Причина успеха этого шедевра — именно в динамизме Причина успеха этого шедевра — именно в динамизме композиции, где главную роль играют воздух, золотое сияние, имматериальное пространство, которые украшают престол Пречистой Девы, ваза с лилиями и венец из крыл херувимов. Где же происходит встреча? Это не комната, не дворец, не сад, даже не церковь. Это идеальный готический храм, абстракция, идея. Эта поразительная концептуальная мощь создала устойчивую схему, архетип, который, в свою очередь, породил бесконечное число вариаций — по большей части в реалистическом ключе. Никому не удавалось лучше Симоне изобразить мысль, идею, тайну, полностью лишенную всякого натурализма. Благовещение — это танец, танго, навеки запечатленное в нашей памяти, как музыкальный мотив с незабываемым ритмом, который задают движение ангела и ответное отстранение Девы Марии. Стоял 1330 г. Еще был жив Джотто. И Симоне смотрел на него, как Климт мог бы смотреть на Пикассо. Его реальности он предпочел свой сияющий сон.


Симоне Мартини, Благовещение, Флоренция, Уффици

Томмазо да Модена

Аромат женщины

Благодаря Томмазо Барезини, известному как Томмазо да Модена, эмильянскому художнику, вероятно, перебравшемуся в Тревизо из-за ужасной чумы 1348 г., паданская живопись сумела завоевать пространство, недоступное ученикам и последователям Джотто.
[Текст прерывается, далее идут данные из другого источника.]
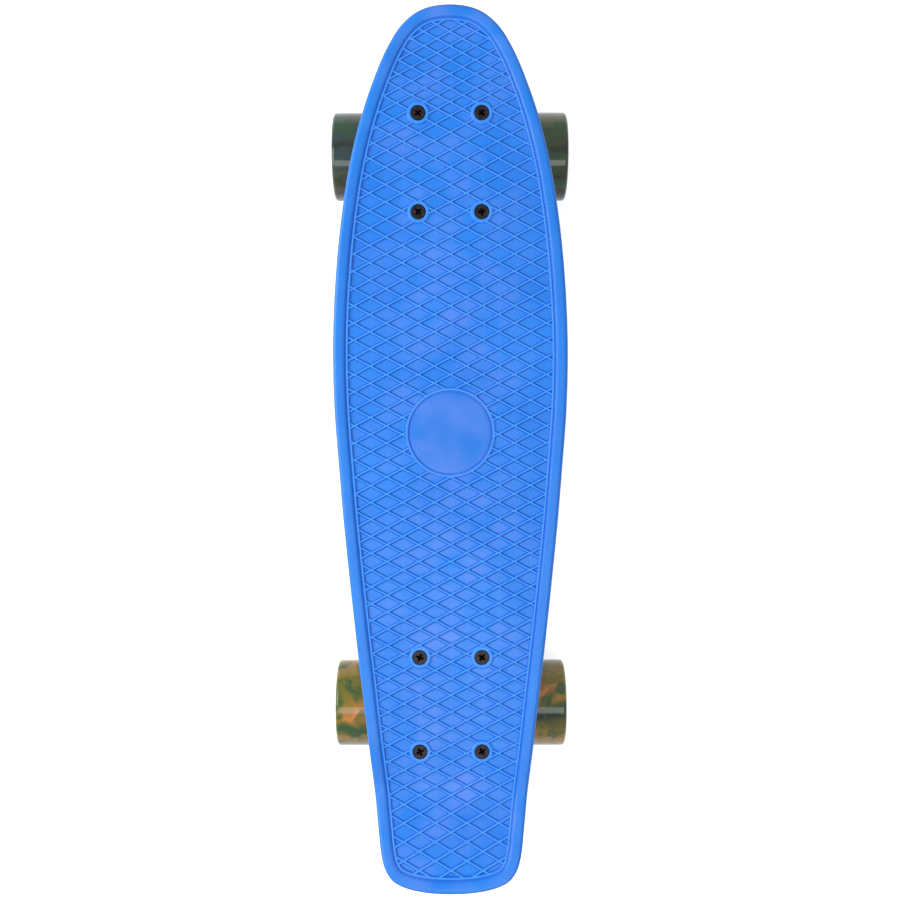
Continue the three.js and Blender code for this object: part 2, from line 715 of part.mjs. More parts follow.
function wheel() {
  const grow = 1 / Math.cos(Math.PI / wheelSides);
  const half = wheelWidth / 2;
  const seat = bearingRadius + fitGap;
  const lipHalf = spacerLength / 2 - fitGap;
  const seatEnd = spacerLength / 2 + bearingWidth + fitGap;
  const tread = wheelRadius * grow;
  const upper = [
    [wheelInnerLip, lipHalf],
    [seat, lipHalf],
    [seat, seatEnd],
    [wheelRecessMouth, half],
    [tread - wheelLipDrop, half],
    [tread - wheelShoulderDrop, half - wheelShoulder / 3],
    [tread, half - wheelShoulder],
  ];
  const lower = upper.map(([radius, height]) => [radius, -height]).reverse();
  return closed(turned([...upper, ...lower], wheelSides, true));
}

// A bearing's outer race with its two thin shields, open towards the inner race.
function outerRace() {
  const half = bearingWidth / 2;
  const shieldEdge = innerRaceRadius + fitGap;
  const raceInner = bearingRadius - bearingRaceThickness;
  const channel = half - shieldThickness;
  return closed(turned([
    [bearingRadius, -half], [bearingRadius, half], [shieldEdge, half], [shieldEdge, channel],
    [raceInner, channel], [raceInner, -channel], [shieldEdge, -channel], [shieldEdge, -half],
  ], bearingSides));
}

// Speed washer, inner race, spacer, inner race and speed washer, clamped as one stack.
function axleSleeve() {
  const inner = axleRadius + fitGap;
  const half = sleeveLength / 2;
  const washerFace = half - speedWasherThickness + fitGap;
  const upper = [[inner, half], [speedWasherRadius, half], [speedWasherRadius, washerFace],
    [innerRaceRadius, washerFace]];
  const lower = upper.map(([radius, height]) => [radius, -height]).reverse();
  return closed(turned([...upper, ...lower], pinSides));
}

function axleNut() {
  const bore = rod(axleRadius + fitGap, -cutOverrun, axleNutHeight + cutOverrun, pinSides);
  return surface(solid(hexPrism(axleNutFlats, axleNutHeight)).subtract(solid(bore)));
}

// Deck bolts are made about +Y with the head's top at 0 and turned upright

function deckBolt() {
  const shankTop = -boltHeadDepth;
  const profile = [[0, -boltLength], [boltRadius, -boltLength], [boltRadius, shankTop],
    [boltHeadRadius, -boltHeadRim], [boltHeadRadius, 0], [0, 0]];
  const [half, reach] = [boltCrossWidth / 2, boltCrossReach];
  const slotA = block([-reach, -boltCrossDepth, -half], [reach, cutOverrun, half]);
  const slotB = block([-half, -boltCrossDepth, -reach], [half, cutOverrun, reach]);
  const body = solid(turned(profile, pinSides)).subtract(solid(slotA)).subtract(solid(slotB));
  return upright(surface(body));
}

function lockNut() {
  const bore = rod(boltRadius + fitGap, -cutOverrun, lockNutHeight + cutOverrun, pinSides);
  return upright(surface(solid(hexPrism(lockNutFlats, lockNutHeight)).subtract(solid(bore))));
}

// Wheel end of a truck: everything on the axle beyond the hanger, on the side that the sign names
function wheelEnd(name, side, wheelMaterial) {
  const end = new THREE.Group();
  end.position.copy(axleCentre);
  end.rotation.z = -side * Math.PI / 2;
  const place = (mesh, along) => {
    mesh.position.y = along;
    end.add(mesh);
  };
  place(node(`${name}_wheel`, wheel(), wheelMaterial), wheelCentreX);
  place(node(`${name}_inboard_bearing`, outerRace(), materials.steel), innerBearingAt + bearingWidth / 2);
  place(node(`${name}_outboard_bearing`, outerRace(), materials.steel), outerBearingAt + bearingWidth / 2);
  place(node(`${name}_axle_sleeve`, axleSleeve(), materials.steel), sleeveAt + sleeveLength / 2);
  place(node(`${name}_axle_nut`, axleNut(), materials.blackSteel), axleNutAt);
  return end;
}

function truckFasteners(name) {
  const group = new THREE.Group();
  const headTop = fitGap + padThickness + boltBossHeight - boltSink;
  boltPlaces(0).forEach(([x, y], i) => {
    const bolt = node(`${name}_deck_bolt_${i + 1}`, deckBolt(), materials.blackSteel);
    bolt.position.set(x, y, headTop);
    const nut = node(`${name}_lock_nut_${i + 1}`, lockNut(), materials.blackSteel);
    nut.position.set(x, y, -baseplateThickness - fitGap - lockNutHeight);
    group.add(bolt, nut);
  });
  return group;
}

// A whole truck. The rear one is turned about, so that both kingpins face the deck's middle.
function truck(name, y, turnedAbout, wheelMaterial) {
  const group = new THREE.Group();
  group.position.set(0, y, truckTopZ);
  group.rotation.z = turnedAbout ? Math.PI : 0;
  const [plusX, minusX] = turnedAbout ? ['left', 'right'] : ['right', 'left'];
  group.add(
    node(`${name}_baseplate`, baseplate(), materials.casting),
    node(`${name}_pivot_cup`, pivotCup(), materials.pivotCup),
    node(`${name}_hanger`, hanger(), materials.casting),
    node(`${name}_axle`, axle(), materials.steel),
    node(`${name}_kingpin`, kingpin(), materials.blackSteel),
    node(`${name}_kingpin_nut`, kingpinNut(), materials.blackSteel),
    node(`${name}_boardside_bushing`, barrelBushing(), materials.bushing),
    node(`${name}_roadside_bushing`, coneBushing(), materials.bushing),
    node(`${name}_boardside_washer`, cupWasher(boardsideWasherAt, barrelBushingRadius, 1), materials.steel),
    node(`${name}_roadside_washer`, cupWasher(roadsideWasherAt, coneBushingTipRadius, -1), materials.steel),
    wheelEnd(`${name}_${plusX}`, 1, wheelMaterial),
    wheelEnd(`${name}_${minusX}`, -1, wheelMaterial),
    truckFasteners(name),
  );
  return group;
}

const skateboard = new THREE.Group();
skateboard.add(deck());
skateboard.add(truck('front', frontTruckY, false, materials.greenWheel));
skateboard.add(truck('rear', rearTruckY, true, materials.tanWheel));

export default skateboard;
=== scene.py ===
"""A moulded plastic cruiser skateboard, dressed for a studio picture.

The file is laid out as an add-on and run as a script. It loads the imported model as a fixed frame, and each
operator makes one piece or one group of like pieces. Shapes are worked out in millimetres and put into
their meshes in metres.
"""

import json
import math
from types import SimpleNamespace

import bpy
import numpy as np
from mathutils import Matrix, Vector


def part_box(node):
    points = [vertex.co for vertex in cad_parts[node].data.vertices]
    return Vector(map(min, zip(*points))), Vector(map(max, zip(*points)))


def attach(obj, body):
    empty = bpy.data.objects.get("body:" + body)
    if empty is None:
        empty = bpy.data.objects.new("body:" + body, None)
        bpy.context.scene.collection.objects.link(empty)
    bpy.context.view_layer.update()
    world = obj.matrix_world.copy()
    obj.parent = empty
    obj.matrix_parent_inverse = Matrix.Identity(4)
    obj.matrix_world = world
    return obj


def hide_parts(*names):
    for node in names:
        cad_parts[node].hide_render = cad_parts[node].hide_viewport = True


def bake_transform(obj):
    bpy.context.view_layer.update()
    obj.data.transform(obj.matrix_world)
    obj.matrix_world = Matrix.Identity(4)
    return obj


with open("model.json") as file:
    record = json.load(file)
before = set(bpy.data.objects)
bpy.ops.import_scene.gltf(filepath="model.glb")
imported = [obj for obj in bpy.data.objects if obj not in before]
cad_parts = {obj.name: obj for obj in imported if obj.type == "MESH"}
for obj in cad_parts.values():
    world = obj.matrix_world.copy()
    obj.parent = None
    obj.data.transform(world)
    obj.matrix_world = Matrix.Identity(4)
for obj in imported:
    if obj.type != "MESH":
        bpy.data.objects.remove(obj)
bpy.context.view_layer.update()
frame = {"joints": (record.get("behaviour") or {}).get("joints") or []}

bl_info = {
    "name": "Cruiser Skateboard",
    "version": (1, 0, 0),
    "blender": (4, 5, 0),
    "location": "View3D > Sidebar > Skateboard",
    "description": "Makes a moulded plastic cruiser skateboard with sprung trucks and marbled wheels",
    "category": "Object",
}

MM = 0.001
ENDS = {"front": 1, "rear": -1}
SIDES = {"right": 1, "left": -1}


def linear(hex_colour):
    """An sRGB hex colour as linear red, green and blue."""
    share = np.array([int(hex_colour[i:i + 2], 16) for i in (1, 3, 5)]) / 255
    return tuple(np.where(share <= 0.04045, share / 12.92, ((share + 0.055) / 1.055) ** 2.4))


# Places read from the frame, in millimetres


def box_of(*nodes):
    """The lowest and highest corner round CAD nodes."""
    corners = np.array([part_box(node) for node in nodes]) / MM
    return corners[:, 0].min(0), corners[:, 1].max(0)


def middle_of(*nodes):
    """The middle of the box round CAD nodes."""
    return sum(box_of(*nodes)) / 2


def truck_place(end):
    """Where a truck stands: its bolt pattern's middle on the baseplate's top, and the steering line's
    slope and its point in the hanger ring, in the truck's own frame, whose +Y points outward."""
    bolts = [f"{end}_deck_bolt_{i}" for i in range(1, 5)]
    origin = np.array([0.0, middle_of(*bolts)[1], box_of(f"{end}_baseplate")[1][2]])
    steer = next(joint for joint in frame["joints"] if joint["name"] == f"{end}_steer")
    axis = np.array(steer["axis"]) * [1, ENDS[end], 1]
    ring = (np.array(steer["pos_m"]) / MM - origin) * [1, ENDS[end], 1]
    axle = (middle_of(f"{end}_axle") - origin) * [1, ENDS[end], 1]
    return SimpleNamespace(
        origin=origin, sign=ENDS[end], up_line=axis, ring=ring, axle=axle,
        down_pin=np.array([0, axis[2], -axis[1]]),
    )


TRUCKS = {end: truck_place(end) for end in ENDS}
DECK_LOW, DECK_HIGH = box_of("deck")
HALF_WIDTH, HALF_LENGTH = DECK_HIGH[0], DECK_HIGH[1]
PAD_HEIGHT = 9.3
PANEL_Z = TRUCKS["front"].origin[2] + PAD_HEIGHT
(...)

Но Томмазо как художник является прямым наследником Витале да Болонья.

Его пытливость, внимание к деталям, искренний интерес к человеческим чувствам — все эти качества после цикла фресок с портретами доминиканцев для капитула монастыря Сан Николо в Тревизо с новой силой проявятся в одном из красивейших фресковых циклов в итальянской живописи XIV в. Это серия фресок, на удивление хорошо сохранившихся, несмотря на то что в 1883 г. они были изъяты (впрочем, весьма удачно) из общего массива росписей церкви Санта Маргерита: отдельные сцены из жизни Святой Урсулы сняли вместе с фрагментами стены и снова собрали в единый цикл в церкви Санта Катерина.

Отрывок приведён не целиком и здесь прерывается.